Details of water authority response to alleged wrongdoing

The James River Water Authority has strongly denied allegations of improper conduct during an archeological dig near the site where Louisa County hopes to draw its future public water supply. 

In a 35-page memo released on Jan. 15, the authority's counsel accused the whistleblower, Eric Mai, of misleading or false statements. Mai, a former employee of Circa, the Williamsburg-based company hired to manage cultural resource work at the James River site, made the assertions in October in a sworn statement provided to the Monacan Indian Nation.

 

“Counsel does not find any specific allegations in the Mai Declaration sufficiently credible” to justify further action, wrote Justin Curtis, the authority’s counsel and AquaLaw vice-president.

 

 

Curtis did not interview Mai or other Circa staff besides Carol Tyrer, the company’s president. He did collect information from employees of Timmons Group and Faulconer, which worked with Circa as part of the water authority’s team of contractors.

 

“JRWA investigated itself and found itself innocent. We are not shocked,” said Greg Werkheiser, an attorney for Cultural Heritage Partners, which represents the Monacans. “This reads more like a bad defense brief than a legitimate attempt to find facts. The Monacan Indian Nation reiterates its call for a legitimate independent investigation.”

 

The Monacans are pushing the authority to relocate a planned water pump station and pipeline away from what the tribe says is the ancestral location of Rassawek, their capital city prior to white settlement in the 1600s.

 

Curtis challenged Mai’s claims that Tyrer had provided misleading information about artifacts found at the site. He said Mai had provided “an opinion without any factual basis. Counsel does not have sufficient information to evaluate that opinion.”

 

Mai also claimed that Tyrer used inexperienced staff. He said while he has a master’s degree, other workers lacked college degrees or formal training investigating Native American sites. 

 

Three of Tyrer’s employees on the site, including Mai, had at least five years of work experience, though they did not have training prior to joining the company, Curtis said. An experienced geoarcheologist, Dan Hayes, was also on site for a portion of the work, Curtis said, citing billing records. Curtis said Tyrer told him more experienced staff came to work at the site later, though they are not named in the memo.

 

Curtis said there were no grounds for questioning the use of workers from Faulconer Construction Company, the authority’s contractor, to assist with archeological work. Citing an interview with a Faulconer employee, he said they were supervised by Circa staff and did not take on tasks they were not suited for.

 

In response to Mai’s statement that he and other Circa staff had to use outdated technology such as a compass, Tyrer told Curtis that her staff did have GPS devices for use in the field to take accurate measurements.

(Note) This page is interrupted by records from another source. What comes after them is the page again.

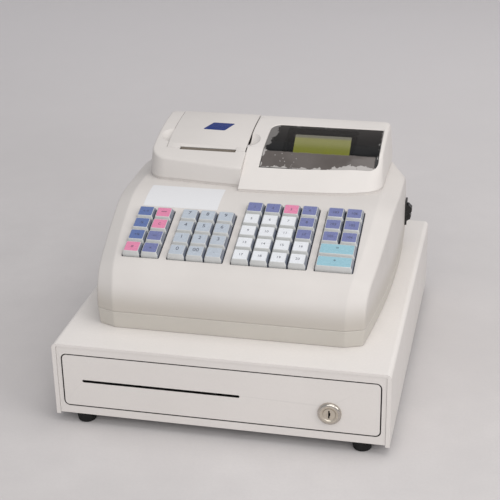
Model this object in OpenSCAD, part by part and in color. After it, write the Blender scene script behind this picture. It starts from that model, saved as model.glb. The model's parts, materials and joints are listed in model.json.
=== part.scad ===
// Ticket register: an electronic cash register on a steel cash drawer.
// X runs across the front, Y runs back, Z is up. The rest face is at Z = 0.
// Modules draw in case coordinates: Y from the case's front plane, Z from its lower edge.

/* [Cash drawer case] */
// Width of the drawer case
case_w = 340; // [330:1:380]
// Depth of the drawer case
case_d = 377; // [370:1:420]
// Height of the drawer case without its feet
case_h = 80.4; // [78:0.2:100]
// Thickness of the steel sheet
sheet = 1.2; // [0.8:0.1:1.6]
// Radius of the long upper edges of the case cover
cover_r = 5; // [3:0.5:8]
// Width of the hemmed edge at the front of the cover
hem_w = 4.2; // [3:0.2:6]
// Height of the rubber feet below the case
foot_h = 10; // [6:0.5:16]
// Diameter of a rubber foot
foot_d = 21; // [16:0.5:30]
// Distance of the front feet from the front plane
foot_set = 12; // [11:0.5:30]

/* [Drawer] */
// Width of the case beside the drawer opening
side_rail = 8.7; // [7:0.1:20]
// Height of the case above the drawer opening
top_rail = 10.6; // [9:0.1:14]
// Height of the opening's lower edge above the case's lower edge
opening_z = 10.2; // [8:0.2:11]
// Depth of the front frame
frame_d = 12; // [8:0.5:16]
// Gap around the drawer front
front_gap = 1.4; // [0.8:0.1:2.5]
// Corner radius of the drawer front
front_r = 4.5; // [2:0.5:8]
// Travel of the drawer
drawer_travel = 235; // [150:5:260]
// Width of the cheque slot
cheque_w = 162; // [120:1:170]
// Height of the cheque slot
cheque_h = 3; // [2:0.2:3.6]
// Distance of the cheque slot from the left edge of the drawer front
cheque_in = 19.6; // [14:0.2:30]
// Gap between a moving part and its guide
slide_gap = 0.3; // [0.2:0.05:0.5]

/* [Till tray] */
// Number of note bays
note_bays = 4; // [4:1:4]
// Number of coin bays in a row
coin_bays = 4; // [3:1:5]
// Height of the till tray
till_h = 40; // [30:1:44]
// Wall of the till tray
till_wall = 2.4; // [1.6:0.2:3]
// Depth of one coin bay
coin_d = 58; // [45:1:64]

/* [Lock] */
// Distance of the lock from the right edge of the drawer front
lock_in = 48.9; // [42:0.1:56]
// Height of the lock above the case's lower edge
lock_z = 32; // [30:0.5:34]
// Diameter of the lock bezel
bezel_d = 23.4; // [20:0.2:26]
// How far the lock bezel stands out of the front plane
lock_proud = 3; // [2:0.2:5]
// Diameter of the lock barrel
barrel_d = 18.8; // [16:0.2:19]
// Diameter of the turning plug
plug_d = 12.6; // [10:0.2:13]
// Radial running clearance of every pin and plug
run_gap = 0.06; // [0.03:0.01:0.1]

/* [Register body] */
// Distance of the register body behind the front plane
body_set = 43.5; // [30:0.5:50]
// Depth of the register body
body_d = 276.5; // [272:0.5:290]
// Greatest width of the register body
body_w = 300; // [296:1:310]
// Radius of the bowed side walls in plan
bow_r = 1380; // [1200:10:2000]
// Width of the flat upper face between the bevels
core_w = 263; // [258:1:268]
// Drop of the bevel below the upper face
bevel_drop = 7.5; // [5:0.5:9]
// Height of the lower shell
base_h = 18.6; // [14:0.2:24]
// Inward taper of the lower shell
base_in = 1.6; // [0:0.2:3]
// Height at which the keyboard slope would meet the front, above the case
nose_h = 55.7; // [52:0.5:60]
// Angle of the keyboard slope
slope = 18.5; // [17:0.5:20]
// Height of the flat deck above the case
deck_h = 99.1; // [96:0.5:104]
// Radius of the nose under the keyboard
knuckle_r = 42; // [34:1:48]
// Wall of the plastic shells
wall = 2.4; // [2:0.1:3]

/* [Keyboard] */
// Pitch of the key columns
pitch_x = 19.3; // [18.9:0.1:19.4]
// Pitch of the key rows
pitch_y = 18.35; // [18:0.05:18.5]
// Distance of the lowest key row up the slope from the front
keys_s = 34; // [33:0.5:36]
// Gap between neighbouring key caps
key_gap = 1; // [0.7:0.1:1.6]
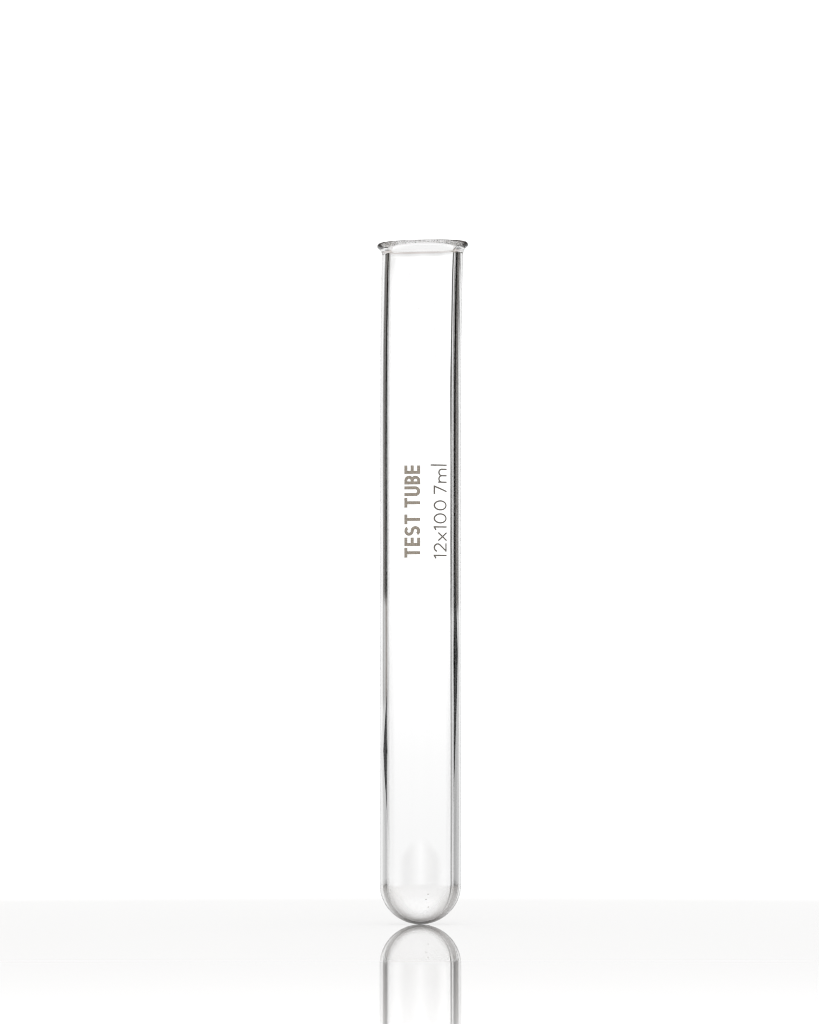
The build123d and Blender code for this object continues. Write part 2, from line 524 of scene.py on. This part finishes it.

Even if Mai was correct, Curtis said, a compass should have been a reliable tool.

 

“The former employee alleged that staff were provided only hand-drawn maps and compasses and had to ‘guess’ the site boundaries,” Curtis said in a written statement. “However, billing records and photographs from the archeological study confirm that a survey team clearly staked out the site boundaries and key locations prior to the study.”

 

Mai claimed that Tyrer had changed the content of his resume to exaggerate his experience working with Native American artifacts and to suggest he was qualified to be a site supervisor. But his statements are contradicted by resume versions Mai himself submitted, Curtis wrote. The attorney added that Mai listed himself as a field supervisor on his LinkedIn social media page until shortly after he released his sworn statement.

 

“The nature and timing of the revisions to Mai’s LinkedIn page suggest a deliberate intention to conceal evidence,” Curtis wrote.

 

A significant portion of the authority’s memo is in response to Mai’s allegation that Tyrer misled the Department of Historic Resources about whether she directly supervised her staff at the site. Mai suggested she was often not present and tried to get her staff to lie on her behalf.

 

Tyrer acknowledged that one of her employees, Charlie Rutledge, might have misconstrued that she wanted him to lie to DHR in one instance about her whereabouts, according to Curtis. In any case, Tyrer added, Rutledge told the truth.

 

Curtis noted that his memo does not address the separate matter of whether Carol Tyrer, Circa’s director, was qualified to oversee the archeological dig. Julie Langan, Virginia Department of Historic Resources director, said last fall her agency would not issue a burial permit needed for construction to proceed until Tyrer was replaced. The authority hired another firm, GAI Consultants Inc., to review Circa’s work, and Curtis said Circa is being retained on “a limited on-call basis.”